Below I've copied our FAQ answer about this from our Indiegogo campaign. The short answer is that as a paranoid security engineer, Google and Github are the only readily-available global authentication mechanisms that I trust. That said, we are interested in adding other options.

The only information transmitted to Google or Github is the fact that you logged into a server. The only information transmitted out of Google or Github to your Sandstorm server is your user ID and display name, which are only used for authentication. Your Sandstorm server does not transmit any of this information back to us.

We use Google Groups because it's easy to set up, it works (sort of), and I have experience with it. Once we have a good mailing list app on Sandstorm we'll move to that.

Let me know if you have any other questions.

-Kenton

Why do I have to log in through Google or Github?

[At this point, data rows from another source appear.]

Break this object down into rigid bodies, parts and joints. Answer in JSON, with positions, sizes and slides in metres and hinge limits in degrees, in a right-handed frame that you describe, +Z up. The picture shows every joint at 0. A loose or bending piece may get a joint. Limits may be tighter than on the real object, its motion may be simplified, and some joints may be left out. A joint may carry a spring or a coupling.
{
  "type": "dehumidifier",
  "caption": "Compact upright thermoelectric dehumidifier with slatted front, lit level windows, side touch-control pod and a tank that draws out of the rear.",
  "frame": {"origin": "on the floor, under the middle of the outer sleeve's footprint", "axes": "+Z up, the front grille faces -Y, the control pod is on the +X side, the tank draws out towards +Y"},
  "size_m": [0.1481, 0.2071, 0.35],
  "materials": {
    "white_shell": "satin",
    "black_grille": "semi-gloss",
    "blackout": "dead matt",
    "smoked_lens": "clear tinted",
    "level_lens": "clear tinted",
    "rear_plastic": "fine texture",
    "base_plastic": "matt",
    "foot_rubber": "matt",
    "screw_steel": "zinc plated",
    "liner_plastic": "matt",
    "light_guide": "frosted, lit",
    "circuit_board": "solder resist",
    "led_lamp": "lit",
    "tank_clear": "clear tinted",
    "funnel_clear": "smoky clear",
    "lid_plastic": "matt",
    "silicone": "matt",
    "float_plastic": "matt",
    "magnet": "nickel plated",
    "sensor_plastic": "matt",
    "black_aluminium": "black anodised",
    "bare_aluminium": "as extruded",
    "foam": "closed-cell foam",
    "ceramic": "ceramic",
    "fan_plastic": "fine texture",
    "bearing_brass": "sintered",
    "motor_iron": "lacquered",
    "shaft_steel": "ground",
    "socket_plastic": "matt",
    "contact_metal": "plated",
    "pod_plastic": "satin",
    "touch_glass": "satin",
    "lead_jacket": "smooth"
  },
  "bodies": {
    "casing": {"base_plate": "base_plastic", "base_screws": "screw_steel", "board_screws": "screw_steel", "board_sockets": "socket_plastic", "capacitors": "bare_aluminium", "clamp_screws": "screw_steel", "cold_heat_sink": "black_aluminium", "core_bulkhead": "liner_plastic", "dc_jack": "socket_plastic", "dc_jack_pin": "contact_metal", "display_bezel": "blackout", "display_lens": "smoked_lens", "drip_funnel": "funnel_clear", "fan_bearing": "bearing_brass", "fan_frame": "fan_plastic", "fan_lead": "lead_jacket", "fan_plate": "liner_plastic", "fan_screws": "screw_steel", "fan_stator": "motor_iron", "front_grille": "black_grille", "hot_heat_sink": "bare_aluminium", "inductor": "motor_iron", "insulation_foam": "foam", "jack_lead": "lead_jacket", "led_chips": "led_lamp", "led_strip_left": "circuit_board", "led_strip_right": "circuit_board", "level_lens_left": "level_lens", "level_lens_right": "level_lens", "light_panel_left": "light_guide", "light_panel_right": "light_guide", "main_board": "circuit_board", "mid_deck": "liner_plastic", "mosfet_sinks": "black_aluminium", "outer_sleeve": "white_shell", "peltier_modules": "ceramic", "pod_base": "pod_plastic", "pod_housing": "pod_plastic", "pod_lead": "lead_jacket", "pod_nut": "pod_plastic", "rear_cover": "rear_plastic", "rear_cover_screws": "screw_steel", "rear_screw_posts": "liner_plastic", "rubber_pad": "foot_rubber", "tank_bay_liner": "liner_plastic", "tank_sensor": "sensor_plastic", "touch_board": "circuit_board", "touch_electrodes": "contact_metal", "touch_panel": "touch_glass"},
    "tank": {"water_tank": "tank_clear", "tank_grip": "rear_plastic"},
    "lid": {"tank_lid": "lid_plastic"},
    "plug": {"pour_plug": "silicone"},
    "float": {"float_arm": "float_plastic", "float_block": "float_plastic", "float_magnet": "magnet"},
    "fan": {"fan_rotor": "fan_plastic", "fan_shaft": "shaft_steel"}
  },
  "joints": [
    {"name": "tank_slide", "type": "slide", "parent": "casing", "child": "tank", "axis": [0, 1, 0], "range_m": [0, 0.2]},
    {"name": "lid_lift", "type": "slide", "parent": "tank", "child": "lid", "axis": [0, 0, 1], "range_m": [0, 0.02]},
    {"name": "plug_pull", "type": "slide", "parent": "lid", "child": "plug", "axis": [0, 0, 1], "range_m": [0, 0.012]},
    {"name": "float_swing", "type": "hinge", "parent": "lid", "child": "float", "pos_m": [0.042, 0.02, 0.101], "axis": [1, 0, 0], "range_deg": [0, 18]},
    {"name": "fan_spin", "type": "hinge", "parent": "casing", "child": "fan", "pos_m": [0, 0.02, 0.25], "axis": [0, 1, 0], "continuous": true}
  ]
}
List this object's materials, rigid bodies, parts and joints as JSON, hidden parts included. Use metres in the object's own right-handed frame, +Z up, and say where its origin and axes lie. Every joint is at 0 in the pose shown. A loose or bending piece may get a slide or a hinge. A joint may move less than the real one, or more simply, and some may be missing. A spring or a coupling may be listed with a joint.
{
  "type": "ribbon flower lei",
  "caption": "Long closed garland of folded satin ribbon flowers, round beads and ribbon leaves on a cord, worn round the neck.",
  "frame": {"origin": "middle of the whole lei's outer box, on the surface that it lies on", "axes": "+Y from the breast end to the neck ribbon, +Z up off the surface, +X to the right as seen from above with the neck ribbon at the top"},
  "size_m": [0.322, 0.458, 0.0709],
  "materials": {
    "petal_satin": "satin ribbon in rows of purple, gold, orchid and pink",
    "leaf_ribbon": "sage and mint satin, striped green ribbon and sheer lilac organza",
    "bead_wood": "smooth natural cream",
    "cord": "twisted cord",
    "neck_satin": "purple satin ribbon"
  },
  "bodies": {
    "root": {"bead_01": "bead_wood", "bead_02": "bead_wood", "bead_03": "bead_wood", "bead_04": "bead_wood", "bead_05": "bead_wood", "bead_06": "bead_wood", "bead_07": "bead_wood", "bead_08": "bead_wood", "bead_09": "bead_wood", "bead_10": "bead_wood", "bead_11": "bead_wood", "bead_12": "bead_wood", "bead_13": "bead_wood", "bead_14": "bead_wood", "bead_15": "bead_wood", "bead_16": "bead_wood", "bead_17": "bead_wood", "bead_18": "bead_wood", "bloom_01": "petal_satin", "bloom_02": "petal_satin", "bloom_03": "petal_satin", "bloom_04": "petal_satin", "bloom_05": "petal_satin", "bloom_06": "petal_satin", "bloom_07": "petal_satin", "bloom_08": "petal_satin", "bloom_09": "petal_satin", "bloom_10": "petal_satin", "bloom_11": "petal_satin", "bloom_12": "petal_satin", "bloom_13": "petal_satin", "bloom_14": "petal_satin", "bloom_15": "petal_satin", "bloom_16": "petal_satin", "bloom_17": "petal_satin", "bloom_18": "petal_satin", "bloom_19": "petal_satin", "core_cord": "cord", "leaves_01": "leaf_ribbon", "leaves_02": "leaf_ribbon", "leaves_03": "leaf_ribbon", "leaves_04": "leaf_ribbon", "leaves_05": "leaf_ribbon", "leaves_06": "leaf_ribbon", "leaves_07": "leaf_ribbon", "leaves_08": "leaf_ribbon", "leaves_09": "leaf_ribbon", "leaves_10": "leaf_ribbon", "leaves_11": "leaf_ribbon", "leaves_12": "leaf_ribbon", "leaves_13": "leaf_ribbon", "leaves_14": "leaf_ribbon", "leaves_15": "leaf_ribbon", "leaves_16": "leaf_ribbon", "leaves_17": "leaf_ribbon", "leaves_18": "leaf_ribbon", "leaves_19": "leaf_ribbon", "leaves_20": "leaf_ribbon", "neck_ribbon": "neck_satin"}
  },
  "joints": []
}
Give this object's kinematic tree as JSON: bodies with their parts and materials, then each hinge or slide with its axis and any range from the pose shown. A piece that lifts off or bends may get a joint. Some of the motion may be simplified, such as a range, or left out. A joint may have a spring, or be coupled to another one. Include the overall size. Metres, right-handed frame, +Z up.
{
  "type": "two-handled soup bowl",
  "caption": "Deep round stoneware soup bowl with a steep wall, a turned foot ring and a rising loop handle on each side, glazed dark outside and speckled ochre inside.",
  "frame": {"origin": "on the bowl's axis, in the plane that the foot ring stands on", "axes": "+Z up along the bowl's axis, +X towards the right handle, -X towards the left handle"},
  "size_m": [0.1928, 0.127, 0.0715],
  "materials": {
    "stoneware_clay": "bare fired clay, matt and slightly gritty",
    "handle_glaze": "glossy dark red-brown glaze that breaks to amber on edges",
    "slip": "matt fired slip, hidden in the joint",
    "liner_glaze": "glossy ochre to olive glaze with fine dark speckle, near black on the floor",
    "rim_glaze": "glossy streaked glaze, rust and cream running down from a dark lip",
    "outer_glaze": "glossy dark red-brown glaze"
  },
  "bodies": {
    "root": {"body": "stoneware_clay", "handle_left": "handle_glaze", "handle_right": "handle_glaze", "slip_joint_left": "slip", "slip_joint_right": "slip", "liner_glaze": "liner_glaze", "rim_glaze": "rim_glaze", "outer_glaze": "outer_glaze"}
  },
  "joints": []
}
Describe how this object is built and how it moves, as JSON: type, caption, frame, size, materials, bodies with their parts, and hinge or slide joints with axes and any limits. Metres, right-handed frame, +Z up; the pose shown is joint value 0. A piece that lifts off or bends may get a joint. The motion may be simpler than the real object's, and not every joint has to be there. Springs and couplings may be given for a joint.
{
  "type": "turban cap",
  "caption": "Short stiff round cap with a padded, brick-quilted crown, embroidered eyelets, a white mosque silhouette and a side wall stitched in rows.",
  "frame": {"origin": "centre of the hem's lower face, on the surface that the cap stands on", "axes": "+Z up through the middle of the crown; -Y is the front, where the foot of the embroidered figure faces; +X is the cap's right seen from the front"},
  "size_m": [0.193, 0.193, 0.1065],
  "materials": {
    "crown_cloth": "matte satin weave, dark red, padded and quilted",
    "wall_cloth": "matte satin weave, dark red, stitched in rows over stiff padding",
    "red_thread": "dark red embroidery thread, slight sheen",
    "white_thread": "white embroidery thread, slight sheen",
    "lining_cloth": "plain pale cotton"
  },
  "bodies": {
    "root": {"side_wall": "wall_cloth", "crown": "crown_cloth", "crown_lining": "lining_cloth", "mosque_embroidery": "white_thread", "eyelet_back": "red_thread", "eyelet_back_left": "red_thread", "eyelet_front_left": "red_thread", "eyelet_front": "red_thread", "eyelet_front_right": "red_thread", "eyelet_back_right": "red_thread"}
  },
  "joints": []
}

In short, because we actually think this is the most secure option we can provide right now, though we want to do better eventually.

Passwords have a lot of problems. People choose bad passwords. People -- even smart people -- are often fooled by well-crafted phishing attacks. And, of course, people regularly forget their passwords. In order to deal with these threats, we believe that any password-based login system for Sandstorm must, at the very least, support two-factor authentication and be backed by a human security team who can respond to hijackings. There must also be an automated password reset mechanism which must be well-designed and monitored to avoid attacks. Unfortunately, we don't have these things yet. Moreover, we don't believe that building a secure password login system is the best use of our time at this early stage.

Another problem with password login is that it makes federation more complicated. When you federate with your friend's server, how does it authenticate you? Not by password, obviously. Perhaps by OpenID or OAuth, but that is again a thing we would need to implement.

For now, by relying on Google and Github for login, we get top-notch security and straightforward federated authentication with very little work. This lets us stay focused on our core product. (We could add Twitter, Facebook, etc. login as well, but we are worried about people forgetting which one they used and ending up with multiple accounts.)

But we don't want things to stay this way forever. Eventually we'd like to support decentralized login mechanisms, like OpenID and cryptographic (PGP/GPG) login. These are stretch goals for us (see the "Goals" section, above), but of course we'll be happy to look at pull requests. :)


--
You received this message because you are subscribed to the Google Groups "Sandstorm Development" group.
To unsubscribe from this group and stop receiving emails from it, send an email to sandstorm-de...@googlegroups.com.
For more options, visit https://groups.google.com/d/optout.

Tiago Freitas

unread,
Feb 4, 2015, 3:37:40 PM2/4/15
to sandst...@googlegroups.com, collab...@gmail.com
I like the idea of SQRL. Have you read about it? I'm not a security expert but sounds good.
Something similar is being used now by the new WhatsApp Web.

- Tiago

Kenton Varda

unread,
Feb 4, 2015, 5:09:15 PM2/4/15
to Tiago Freitas, Sandstorm-dev, Karma Kolabor
Hmm... Unfortunately, it looks like SQRL is intentionally designed to give a different identity to every web site, which is contrary to our federated identity goal.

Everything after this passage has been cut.